Work required:
Select every line below containing the word "parts".

Excerpted records:

◆ ◆ ◆ ◆

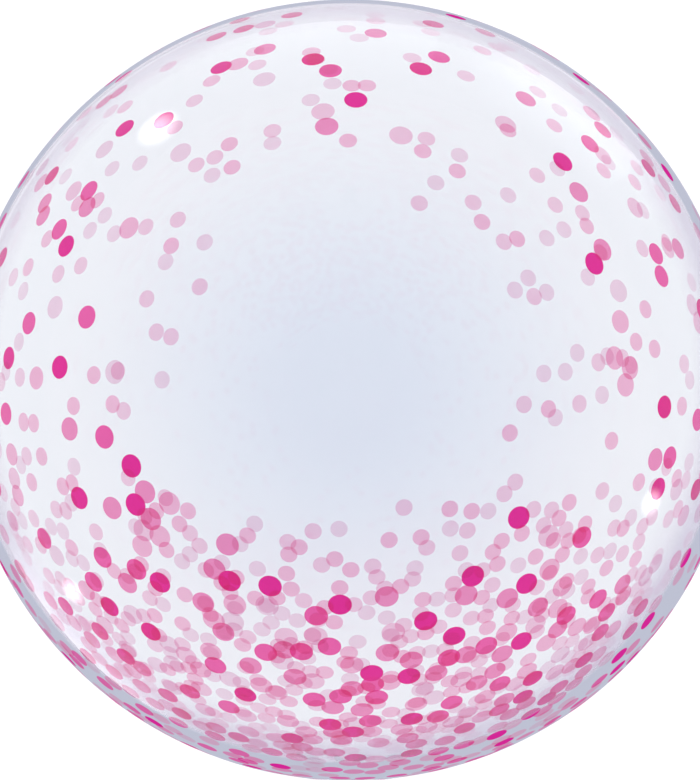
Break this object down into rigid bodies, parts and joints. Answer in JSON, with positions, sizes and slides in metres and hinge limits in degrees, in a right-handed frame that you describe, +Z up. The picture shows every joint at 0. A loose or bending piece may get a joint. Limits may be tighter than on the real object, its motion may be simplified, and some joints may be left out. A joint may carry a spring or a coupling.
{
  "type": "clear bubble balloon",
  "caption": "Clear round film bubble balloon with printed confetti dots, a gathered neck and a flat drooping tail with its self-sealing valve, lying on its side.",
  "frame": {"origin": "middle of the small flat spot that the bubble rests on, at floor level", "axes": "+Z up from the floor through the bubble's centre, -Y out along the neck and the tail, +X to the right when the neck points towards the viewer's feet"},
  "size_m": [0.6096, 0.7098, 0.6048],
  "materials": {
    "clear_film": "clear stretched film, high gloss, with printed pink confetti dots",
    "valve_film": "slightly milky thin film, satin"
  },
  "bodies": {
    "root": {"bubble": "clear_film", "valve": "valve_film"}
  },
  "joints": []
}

◆ ◆ ◆ ◆

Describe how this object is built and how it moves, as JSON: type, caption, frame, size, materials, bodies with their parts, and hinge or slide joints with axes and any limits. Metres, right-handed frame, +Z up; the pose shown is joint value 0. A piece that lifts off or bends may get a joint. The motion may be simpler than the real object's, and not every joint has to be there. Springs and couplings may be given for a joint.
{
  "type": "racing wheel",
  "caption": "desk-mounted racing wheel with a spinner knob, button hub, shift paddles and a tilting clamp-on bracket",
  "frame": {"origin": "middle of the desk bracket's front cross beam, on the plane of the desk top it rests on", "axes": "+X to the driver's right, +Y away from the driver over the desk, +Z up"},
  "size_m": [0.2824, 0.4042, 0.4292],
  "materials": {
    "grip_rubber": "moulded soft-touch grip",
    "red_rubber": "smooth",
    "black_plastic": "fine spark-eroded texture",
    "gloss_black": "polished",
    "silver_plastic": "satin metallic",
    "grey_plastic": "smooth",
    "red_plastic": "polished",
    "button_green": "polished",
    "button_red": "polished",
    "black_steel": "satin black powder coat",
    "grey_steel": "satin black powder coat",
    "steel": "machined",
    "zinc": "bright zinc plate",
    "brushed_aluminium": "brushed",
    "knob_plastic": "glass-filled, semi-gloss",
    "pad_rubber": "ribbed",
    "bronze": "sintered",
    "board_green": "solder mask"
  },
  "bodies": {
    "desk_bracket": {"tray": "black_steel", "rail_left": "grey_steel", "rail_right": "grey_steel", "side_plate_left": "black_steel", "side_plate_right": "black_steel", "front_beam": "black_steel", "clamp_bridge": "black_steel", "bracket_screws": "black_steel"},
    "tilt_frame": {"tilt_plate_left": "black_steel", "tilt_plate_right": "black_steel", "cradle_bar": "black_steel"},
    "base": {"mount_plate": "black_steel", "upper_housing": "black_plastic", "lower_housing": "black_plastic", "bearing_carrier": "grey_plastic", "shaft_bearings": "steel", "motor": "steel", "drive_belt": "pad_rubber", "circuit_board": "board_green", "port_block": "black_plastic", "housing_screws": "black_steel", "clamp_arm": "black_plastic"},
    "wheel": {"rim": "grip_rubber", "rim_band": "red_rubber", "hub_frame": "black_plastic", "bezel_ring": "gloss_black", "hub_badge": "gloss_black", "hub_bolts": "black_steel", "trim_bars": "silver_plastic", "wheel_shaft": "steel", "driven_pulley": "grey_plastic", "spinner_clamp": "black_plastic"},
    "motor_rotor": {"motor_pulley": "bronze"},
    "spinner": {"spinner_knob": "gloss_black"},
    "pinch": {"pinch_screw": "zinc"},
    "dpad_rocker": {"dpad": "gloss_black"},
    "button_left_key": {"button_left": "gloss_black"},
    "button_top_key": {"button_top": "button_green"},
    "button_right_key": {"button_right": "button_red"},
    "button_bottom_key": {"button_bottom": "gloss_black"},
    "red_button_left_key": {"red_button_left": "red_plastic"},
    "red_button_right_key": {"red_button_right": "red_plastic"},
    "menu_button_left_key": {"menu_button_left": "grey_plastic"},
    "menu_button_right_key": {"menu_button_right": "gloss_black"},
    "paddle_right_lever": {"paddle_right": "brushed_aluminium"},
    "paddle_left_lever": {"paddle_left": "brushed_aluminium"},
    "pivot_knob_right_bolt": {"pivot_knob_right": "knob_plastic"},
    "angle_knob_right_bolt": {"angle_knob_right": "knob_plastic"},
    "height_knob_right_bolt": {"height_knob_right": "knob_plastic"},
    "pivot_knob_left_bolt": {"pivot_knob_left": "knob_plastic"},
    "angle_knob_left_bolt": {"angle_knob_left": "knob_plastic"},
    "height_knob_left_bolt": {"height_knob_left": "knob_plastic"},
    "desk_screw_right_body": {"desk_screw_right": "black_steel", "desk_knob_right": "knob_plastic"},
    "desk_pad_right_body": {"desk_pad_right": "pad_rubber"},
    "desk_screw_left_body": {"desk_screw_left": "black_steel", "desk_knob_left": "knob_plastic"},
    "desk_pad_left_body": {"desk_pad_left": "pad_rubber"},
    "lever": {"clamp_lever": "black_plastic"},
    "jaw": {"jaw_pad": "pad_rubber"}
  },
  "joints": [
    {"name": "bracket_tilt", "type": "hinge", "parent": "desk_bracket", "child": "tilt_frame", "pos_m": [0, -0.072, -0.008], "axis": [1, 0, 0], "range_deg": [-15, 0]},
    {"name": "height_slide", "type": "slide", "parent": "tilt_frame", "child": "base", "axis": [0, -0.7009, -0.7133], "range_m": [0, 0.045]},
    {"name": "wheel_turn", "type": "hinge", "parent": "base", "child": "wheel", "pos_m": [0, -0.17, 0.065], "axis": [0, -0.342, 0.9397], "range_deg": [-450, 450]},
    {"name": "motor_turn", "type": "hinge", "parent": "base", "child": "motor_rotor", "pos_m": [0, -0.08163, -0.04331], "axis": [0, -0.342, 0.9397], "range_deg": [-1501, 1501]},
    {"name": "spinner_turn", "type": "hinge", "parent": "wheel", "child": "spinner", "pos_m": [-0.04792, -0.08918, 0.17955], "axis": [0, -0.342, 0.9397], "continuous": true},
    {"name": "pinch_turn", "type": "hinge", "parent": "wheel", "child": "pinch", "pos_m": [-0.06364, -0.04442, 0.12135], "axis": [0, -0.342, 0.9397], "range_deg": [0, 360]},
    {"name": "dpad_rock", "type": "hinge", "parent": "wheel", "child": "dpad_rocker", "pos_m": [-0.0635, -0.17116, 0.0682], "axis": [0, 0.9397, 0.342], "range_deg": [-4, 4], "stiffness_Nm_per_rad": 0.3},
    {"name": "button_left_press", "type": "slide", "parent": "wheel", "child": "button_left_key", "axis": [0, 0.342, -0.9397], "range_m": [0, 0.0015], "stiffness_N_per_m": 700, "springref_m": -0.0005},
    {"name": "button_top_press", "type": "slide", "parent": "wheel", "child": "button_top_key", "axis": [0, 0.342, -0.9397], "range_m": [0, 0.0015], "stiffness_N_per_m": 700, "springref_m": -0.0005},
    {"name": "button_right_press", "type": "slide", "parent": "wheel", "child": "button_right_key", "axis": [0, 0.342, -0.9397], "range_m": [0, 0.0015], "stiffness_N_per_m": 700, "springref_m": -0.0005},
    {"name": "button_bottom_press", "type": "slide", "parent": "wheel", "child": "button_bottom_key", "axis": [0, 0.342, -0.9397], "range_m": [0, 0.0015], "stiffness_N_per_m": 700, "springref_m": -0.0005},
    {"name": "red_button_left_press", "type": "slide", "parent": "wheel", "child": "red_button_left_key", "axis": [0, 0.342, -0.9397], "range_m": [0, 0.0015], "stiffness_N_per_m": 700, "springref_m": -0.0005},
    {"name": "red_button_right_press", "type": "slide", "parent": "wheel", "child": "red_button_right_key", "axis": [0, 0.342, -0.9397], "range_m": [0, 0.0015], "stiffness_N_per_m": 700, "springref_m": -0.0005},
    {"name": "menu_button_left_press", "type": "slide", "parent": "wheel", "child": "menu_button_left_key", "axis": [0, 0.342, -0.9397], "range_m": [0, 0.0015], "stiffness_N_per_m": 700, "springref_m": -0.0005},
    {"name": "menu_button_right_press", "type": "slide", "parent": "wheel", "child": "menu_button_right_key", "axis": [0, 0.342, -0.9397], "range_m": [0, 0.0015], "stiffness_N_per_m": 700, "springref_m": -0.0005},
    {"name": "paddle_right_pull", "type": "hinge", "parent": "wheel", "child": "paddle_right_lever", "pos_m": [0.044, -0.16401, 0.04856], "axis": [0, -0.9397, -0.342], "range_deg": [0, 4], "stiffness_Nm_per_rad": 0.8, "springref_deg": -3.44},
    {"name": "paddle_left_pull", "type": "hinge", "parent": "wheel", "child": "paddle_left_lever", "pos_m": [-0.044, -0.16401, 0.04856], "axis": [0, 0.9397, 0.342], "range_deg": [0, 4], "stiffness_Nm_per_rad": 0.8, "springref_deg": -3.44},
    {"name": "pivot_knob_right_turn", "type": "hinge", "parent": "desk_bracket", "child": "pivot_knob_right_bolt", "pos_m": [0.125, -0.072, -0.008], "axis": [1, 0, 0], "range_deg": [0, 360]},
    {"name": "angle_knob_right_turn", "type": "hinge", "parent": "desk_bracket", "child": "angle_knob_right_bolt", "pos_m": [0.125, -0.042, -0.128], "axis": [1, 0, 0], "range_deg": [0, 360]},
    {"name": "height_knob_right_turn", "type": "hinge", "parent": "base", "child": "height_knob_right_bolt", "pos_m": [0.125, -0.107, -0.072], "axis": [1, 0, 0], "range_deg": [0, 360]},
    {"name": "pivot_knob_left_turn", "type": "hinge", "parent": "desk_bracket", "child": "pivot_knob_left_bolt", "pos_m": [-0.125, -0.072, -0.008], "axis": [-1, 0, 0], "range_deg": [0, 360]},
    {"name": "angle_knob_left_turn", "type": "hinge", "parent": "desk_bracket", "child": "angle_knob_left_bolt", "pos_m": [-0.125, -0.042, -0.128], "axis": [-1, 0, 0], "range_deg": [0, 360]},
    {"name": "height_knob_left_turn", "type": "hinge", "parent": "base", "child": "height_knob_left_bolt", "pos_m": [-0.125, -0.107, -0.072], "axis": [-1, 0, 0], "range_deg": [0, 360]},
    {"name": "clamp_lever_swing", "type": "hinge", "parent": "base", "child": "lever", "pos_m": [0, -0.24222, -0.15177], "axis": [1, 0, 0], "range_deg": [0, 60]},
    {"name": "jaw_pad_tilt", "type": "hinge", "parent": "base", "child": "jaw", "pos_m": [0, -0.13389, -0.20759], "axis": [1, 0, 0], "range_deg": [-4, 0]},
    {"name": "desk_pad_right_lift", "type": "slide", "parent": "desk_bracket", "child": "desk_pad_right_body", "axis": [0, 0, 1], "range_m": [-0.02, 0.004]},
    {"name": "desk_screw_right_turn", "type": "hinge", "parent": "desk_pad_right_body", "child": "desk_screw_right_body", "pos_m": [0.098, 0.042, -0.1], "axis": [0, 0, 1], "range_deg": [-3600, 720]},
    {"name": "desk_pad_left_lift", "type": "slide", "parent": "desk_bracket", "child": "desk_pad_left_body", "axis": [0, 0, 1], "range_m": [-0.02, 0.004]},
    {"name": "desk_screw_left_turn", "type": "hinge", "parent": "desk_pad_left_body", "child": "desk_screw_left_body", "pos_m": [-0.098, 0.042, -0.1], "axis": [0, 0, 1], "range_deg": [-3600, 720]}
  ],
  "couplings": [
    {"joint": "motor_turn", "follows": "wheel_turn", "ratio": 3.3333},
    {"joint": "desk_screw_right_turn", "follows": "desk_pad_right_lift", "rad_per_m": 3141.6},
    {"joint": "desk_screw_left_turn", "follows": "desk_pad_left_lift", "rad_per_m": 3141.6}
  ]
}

◆ ◆ ◆ ◆

Result below:
Break this object down into rigid bodies, parts and joints. Answer in JSON, with positions, sizes and slides in metres and hinge limits in degrees, in a right-handed frame that you describe, +Z up. The picture shows every joint at 0. A loose or bending piece may get a joint. Limits may be tighter than on the real object, its motion may be simplified, and some joints may be left out. A joint may carry a spring or a coupling.
Describe how this object is built and how it moves, as JSON: type, caption, frame, size, materials, bodies with their parts, and hinge or slide joints with axes and any limits. Metres, right-handed frame, +Z up; the pose shown is joint value 0. A piece that lifts off or bends may get a joint. The motion may be simpler than the real object's, and not every joint has to be there. Springs and couplings may be given for a joint.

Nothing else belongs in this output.